Honestly, I don’t remember anything he said after that. God had been working on me for 8 months, training me and teaching me, and He had orchestrated that little breakfast meeting the day before. Now, He had prepared my heart to hear a specific message. It was a message I heard loud and clear. As Pastor Dave spoke those words directly into the camera, what I heard was, “Stace, it’s time for you to get up out of that comfy chair and go back to church.” So I did. Yeah, I had church twice that morning. I returned to the church I’d left 8 months before, and I stayed there for another 10 years.
But here’s the real kicker. After going back, I ended up wearing more hats than I ever had before. The difference? I was loving every single thing that I did. God had taken me from burnout to boss-level servanthood. You may say, that’s contradictory. You can’t be a boss and a servant at the same time. Oh, but you can. It’s called servant leadership, and Jesus lived it out for us. But my point is that God led me from my emptiness into a time of refreshing and retraining. And when I came out on the other side of it, I discovered that He’d given me desires and abilities to serve Him in ways that I had previously not even imagined.
Now I’m facing a similar time in my life. After all those years serving in various capacities at that church, I recently reached yet another turning point. Feeling compelled to make a rather huge move from Georgia to Tennessee, here I am again staring at a future that is unknown to me. But knowing God’s stellar record of always being there to guide my steps when I faithfully pursue Him, I’m confident that He will again lead me into the next phase of my service to Him.

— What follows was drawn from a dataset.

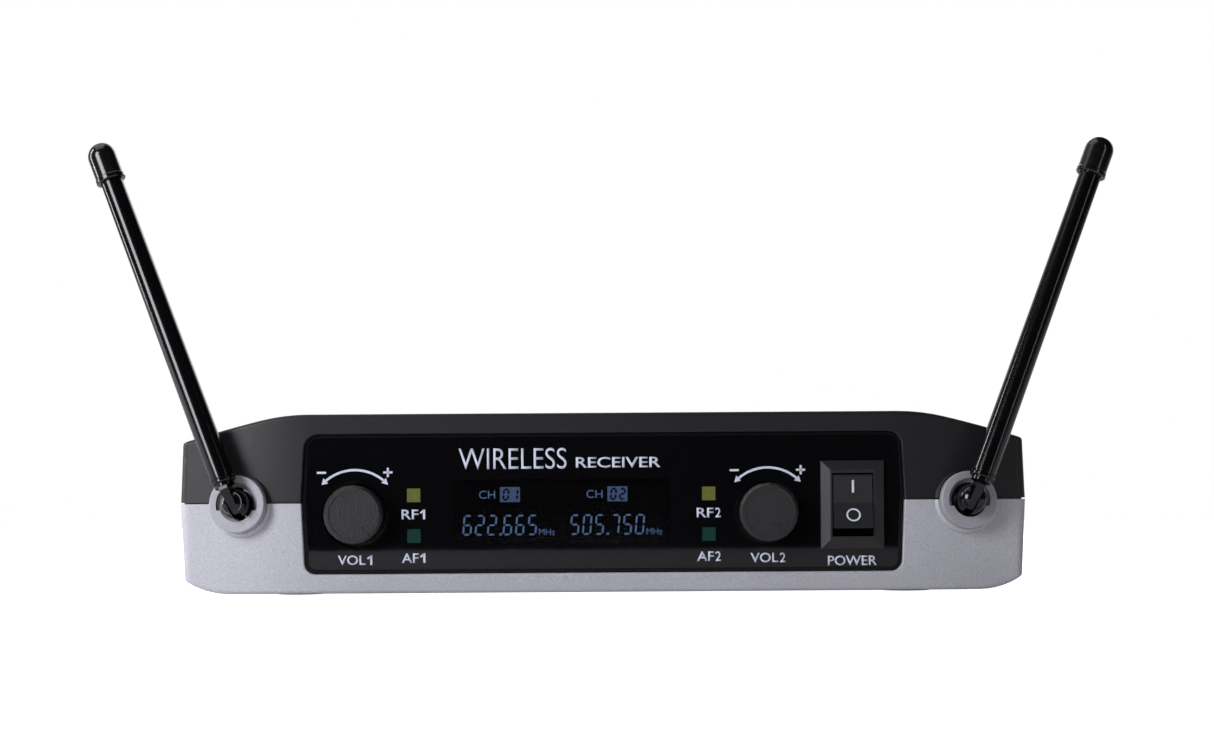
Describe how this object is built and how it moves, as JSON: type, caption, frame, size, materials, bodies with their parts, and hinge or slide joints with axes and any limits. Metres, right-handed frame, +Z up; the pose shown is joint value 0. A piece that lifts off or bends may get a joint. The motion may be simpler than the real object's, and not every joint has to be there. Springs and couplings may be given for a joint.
{
  "type": "wireless receiver unit",
  "caption": "Slim desktop wireless microphone receiver with glossy front panel, volume knobs, rocker switch, small display and hinged front antennas.",
  "frame": {"origin": "centre of the whole object's footprint, on the surface that the rubber feet stand on", "axes": "+Z up, the front panel faces -Y, +X to the right as seen from the front"},
  "size_m": [0.247, 0.1493, 0.1093],
  "materials": {
    "black_cover": "fine textured black ABS",
    "silver_cover": "satin silver paint on ABS",
    "black_plastic": "satin black",
    "panel_black": "semi-gloss black",
    "gloss_lens": "polished black acrylic",
    "smoked_window": "smoked, polished",
    "display_glass": "dark liquid crystal glass",
    "white_plastic": "matt white",
    "rf_pipe": "clear olive yellow",
    "af_pipe": "clear dark green",
    "circuit_board": "green solder mask",
    "knob_black": "sand-textured black",
    "switch_black": "fine textured black",
    "antenna_black": "glossy black",
    "tip_rubber": "satin black",
    "foot_rubber": "matt black",
    "silver_ring": "satin silver paint",
    "steel": "plain",
    "black_steel": "blackened",
    "brass": "plain",
    "tin_can": "tinned",
    "nickel": "nickel plated",
    "cable_black": "satin black",
    "cable_grey": "satin grey"
  },
  "bodies": {
    "chassis": {"af_light_pipe_1": "af_pipe", "af_light_pipe_2": "af_pipe", "antenna_lead_left": "cable_black", "antenna_lead_right": "cable_black", "antenna_ring_left": "silver_ring", "antenna_ring_right": "silver_ring", "board_capacitors": "cable_black", "board_chips": "black_plastic", "board_screws": "steel", "bottom_cover": "silver_cover", "case_screws": "black_steel", "dc_inlet": "black_plastic", "dc_inlet_pin": "nickel", "display_window": "smoked_window", "fascia_lens": "gloss_lens", "front_board": "circuit_board", "front_fascia": "panel_black", "indicator_leds": "white_plastic", "lcd_light_box": "white_plastic", "lcd_panel": "display_glass", "main_board": "circuit_board", "mix_jack": "black_plastic", "mix_jack_nut": "nickel", "mix_jack_washer": "nickel", "power_switch_frame": "switch_black", "rear_panel": "black_plastic", "receiver_module_1": "tin_can", "receiver_module_2": "tin_can", "rf_light_pipe_1": "rf_pipe", "rf_light_pipe_2": "rf_pipe", "ribbon_cable": "cable_grey", "rubber_feet": "foot_rubber", "switch_terminals": "brass", "top_cover": "black_cover", "volume_pot_1": "black_plastic", "volume_pot_2": "black_plastic", "xlr_contacts": "nickel", "xlr_screws": "black_steel", "xlr_socket_1": "black_plastic", "xlr_socket_2": "black_plastic"},
    "volume_1": {"volume_knob_1": "knob_black", "volume_shaft_1": "nickel"},
    "volume_2": {"volume_knob_2": "knob_black", "volume_shaft_2": "nickel"},
    "rocker": {"power_rocker": "switch_black"},
    "left_swivel": {"antenna_nut_left": "nickel", "antenna_swivel_left": "antenna_black", "hinge_pin_left": "steel"},
    "left_rod": {"antenna_element_left": "steel", "antenna_neck_left": "antenna_black", "antenna_sleeve_left": "antenna_black", "antenna_tip_left": "tip_rubber"},
    "right_swivel": {"antenna_nut_right": "nickel", "antenna_swivel_right": "antenna_black", "hinge_pin_right": "steel"},
    "right_rod": {"antenna_element_right": "steel", "antenna_neck_right": "antenna_black", "antenna_sleeve_right": "antenna_black", "antenna_tip_right": "tip_rubber"}
  },
  "joints": [
    {"name": "left_antenna_turn", "type": "hinge", "parent": "chassis", "child": "left_swivel", "pos_m": [-0.0865, -0.06592, 0.0218], "axis": [-0.173, -0.9811, 0.0872], "range_deg": [-115.2, 70.8]},
    {"name": "left_antenna_fold", "type": "hinge", "parent": "left_swivel", "child": "left_rod", "pos_m": [-0.08719, -0.06985, 0.02215], "axis": [0.9175, -0.1283, 0.3764], "range_deg": [0, 90]},
    {"name": "right_antenna_turn", "type": "hinge", "parent": "chassis", "child": "right_swivel", "pos_m": [0.0865, -0.06592, 0.0218], "axis": [0.173, -0.9811, 0.0872], "range_deg": [-70.8, 115.2]},
    {"name": "right_antenna_fold", "type": "hinge", "parent": "right_swivel", "child": "right_rod", "pos_m": [0.08719, -0.06985, 0.02215], "axis": [0.9175, 0.1283, -0.3764], "range_deg": [0, 90]},
    {"name": "volume_1_turn", "type": "hinge", "parent": "chassis", "child": "volume_1", "pos_m": [-0.0591, -0.0721, 0.0194], "axis": [0, -1, 0], "range_deg": [-15, 285]},
    {"name": "volume_2_turn", "type": "hinge", "parent": "chassis", "child": "volume_2", "pos_m": [0.0392, -0.0721, 0.0194], "axis": [0, -1, 0], "range_deg": [-15, 285]},
    {"name": "power_tilt", "type": "hinge", "parent": "chassis", "child": "rocker", "pos_m": [0.0593, -0.0666, 0.021], "axis": [1, 0, 0], "range_deg": [0, 25]}
  ]
}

And I couldn’t be more excited to learn what He has in store.
So if you’re hitting a wall in your spiritual walk, take comfort in knowing that God has a plan for you. That plan may include a needed respite – a sabbatical – a time of temporarily shedding the duties that bog you down and entering into God’s rest. Let Him guide you. Let Him teach you. And trust that whatever He has lined up next for you – it’s gonna be amazing! I’m just saying.